» **Set problem**: Could you output each line of the data that follows exactly?

» **Dataset excerpt**:
+===+

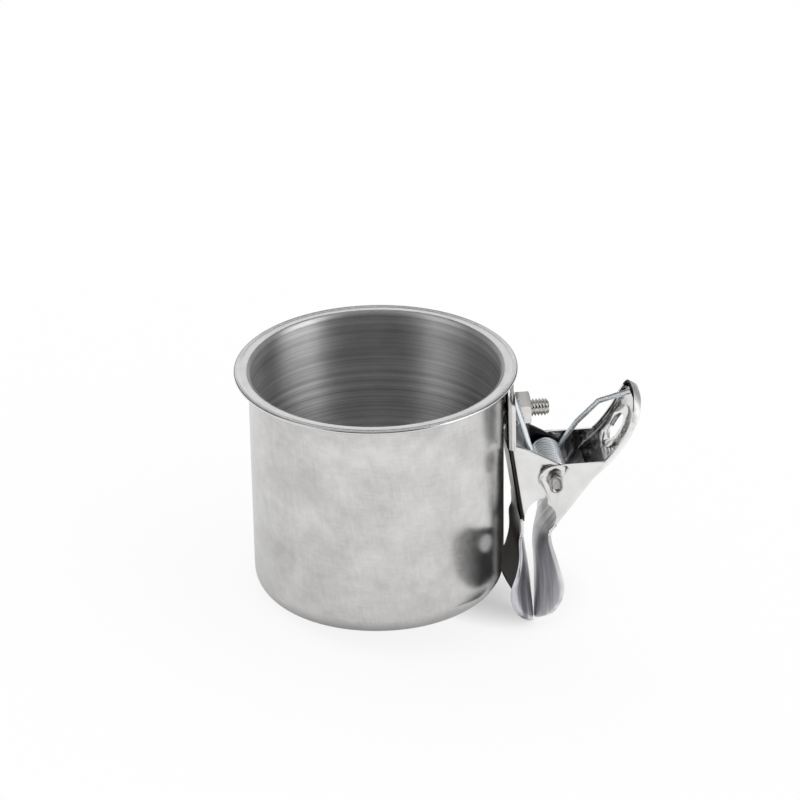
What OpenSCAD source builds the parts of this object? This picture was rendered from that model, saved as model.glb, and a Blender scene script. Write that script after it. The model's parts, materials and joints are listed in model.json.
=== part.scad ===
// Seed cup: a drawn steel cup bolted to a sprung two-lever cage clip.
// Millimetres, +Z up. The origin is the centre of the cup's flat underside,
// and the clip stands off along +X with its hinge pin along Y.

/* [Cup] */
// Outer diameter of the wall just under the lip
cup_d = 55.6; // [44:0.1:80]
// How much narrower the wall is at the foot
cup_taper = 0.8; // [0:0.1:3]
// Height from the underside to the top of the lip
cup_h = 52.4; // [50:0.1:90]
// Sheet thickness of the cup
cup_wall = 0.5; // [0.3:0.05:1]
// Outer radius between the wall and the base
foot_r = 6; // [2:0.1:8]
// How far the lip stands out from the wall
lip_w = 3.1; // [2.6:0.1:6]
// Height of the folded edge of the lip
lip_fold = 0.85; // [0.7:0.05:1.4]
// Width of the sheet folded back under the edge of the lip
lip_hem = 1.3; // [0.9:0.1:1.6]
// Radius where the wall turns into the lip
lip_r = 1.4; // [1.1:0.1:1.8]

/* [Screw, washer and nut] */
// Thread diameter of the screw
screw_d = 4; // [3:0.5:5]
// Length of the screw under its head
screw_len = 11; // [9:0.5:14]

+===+

» **Correct result**:
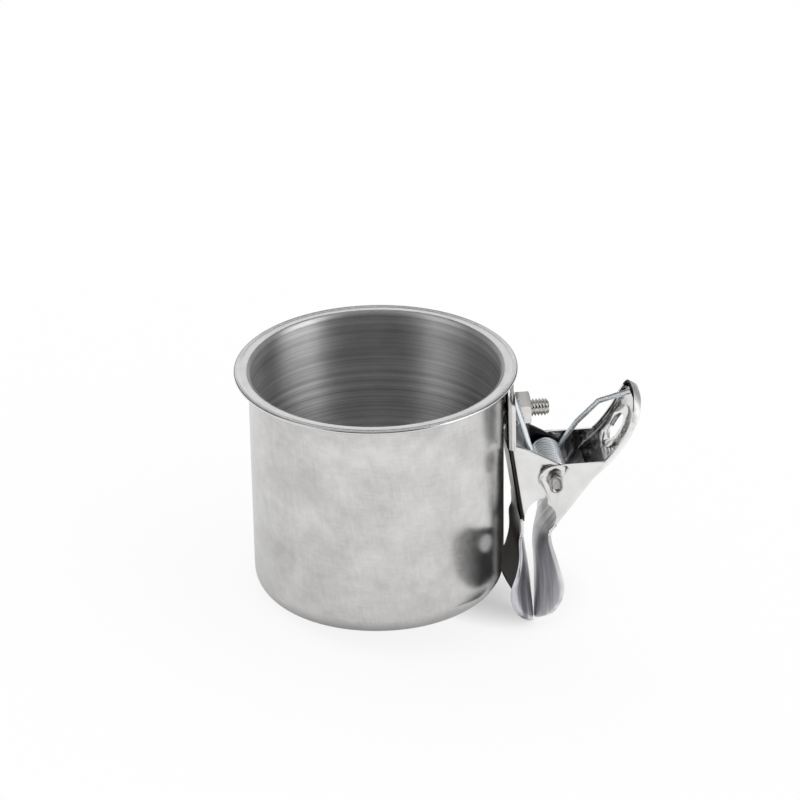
What OpenSCAD source builds the parts of this object? This picture was rendered from that model, saved as model.glb, and a Blender scene script. Write that script after it. The model's parts, materials and joints are listed in model.json.
=== part.scad ===
// Seed cup: a drawn steel cup bolted to a sprung two-lever cage clip.
// Millimetres, +Z up. The origin is the centre of the cup's flat underside,
// and the clip stands off along +X with its hinge pin along Y.

/* [Cup] */
// Outer diameter of the wall just under the lip
cup_d = 55.6; // [44:0.1:80]
// How much narrower the wall is at the foot
cup_taper = 0.8; // [0:0.1:3]
// Height from the underside to the top of the lip
cup_h = 52.4; // [50:0.1:90]
// Sheet thickness of the cup
cup_wall = 0.5; // [0.3:0.05:1]
// Outer radius between the wall and the base
foot_r = 6; // [2:0.1:8]
// How far the lip stands out from the wall
lip_w = 3.1; // [2.6:0.1:6]
// Height of the folded edge of the lip
lip_fold = 0.85; // [0.7:0.05:1.4]
// Width of the sheet folded back under the edge of the lip
lip_hem = 1.3; // [0.9:0.1:1.6]
// Radius where the wall turns into the lip
lip_r = 1.4; // [1.1:0.1:1.8]

/* [Screw, washer and nut] */
// Thread diameter of the screw
screw_d = 4; // [3:0.5:5]
// Length of the screw under its head
screw_len = 11; // [9:0.5:14]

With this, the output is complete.